48人のことばと声で三宅純の半生をうきぼりにする証言集
音楽について書いた本はいくつもある、音楽家を対象にした本も、彼らみずから筆をとる本もすくなくないが、音楽のような本になかなかお目にかかれない。上に述べる〈音楽のような〉とはことばの響きや抑揚、文章のリズムなど言語の音楽的な側面以上にそのあり方が音楽を思わせる書物をいう。
音楽家三宅純の音楽と人をたどる書籍「MOMENTS / JUN MIYAKE」がそのようなたたずまいをもつのは、卓越した演奏家にして自在な作曲家でもある三宅純の作家性に負うところ大だとしても、土台にはその資質を育む出来事や出会いがある。

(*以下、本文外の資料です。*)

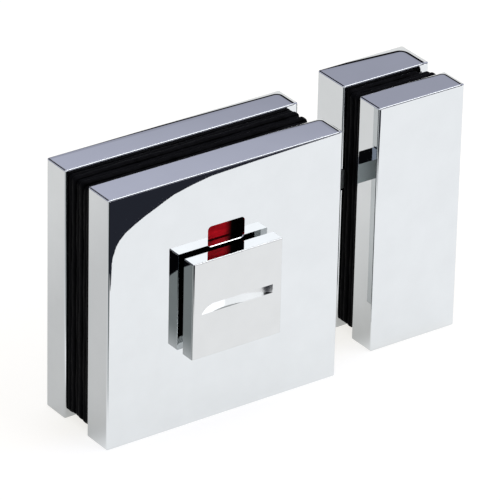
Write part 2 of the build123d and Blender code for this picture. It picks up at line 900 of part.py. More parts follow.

〈三宅純と48人の証言者たち〉と副題を付した本書は出生時にあたる〈1958年1月7日11時7分〉を最初のモメントに、音楽にめざめるまでの幼少期、ジャズに魅入られた青年期、さらなる音楽的冒険をもとめジャズを離れ幾多のジャンルを横断するなかで語彙と語法を確立する壮年期から現在にいたる〈人生の時〉を本人の回想を軸に、協働者や関係者や評文の寄稿者、地元鎌倉のなじみのお店の店主や母方のおばまで、48名にものぼる三宅純をとりまくひとびと語りでうきぼりにする構成をとっている。全員の名前をあげるのは紙幅の都合でさしひかえるが、ピナ・バウシュとの関係ひとつとっても、映画を撮ったヴェンダース、ブッパタール舞踊団のメンバーで「Lost Memory Theatre」の第三部に声で参加したナザレット・パナデロや、カンパニーの音楽ディレクターなど、いくつもラインがある。国内はもとより米国、欧州にまたがるそれらの関係性はきら星のような交友録であるばかりか、コスモポリタンにしてエトランゼたるアイデンティティを象る輪郭線でもある。おそらく文化多元主義のもっとも洗練されたモデルのひとつである三宅純を起点とした関係性において過去の記憶や出来事は音楽という時間装置を媒介に迷宮的な様相を呈しはじめる。最新の音楽作品『Whispered Garden』では一人称的な語りに実をむすぶ〈記憶〉の甘美な広大無辺さに、「MOMENTS / JUN MIYAKE」では視点の複数性から切り返すかのような趣がある。労作といえるであろう。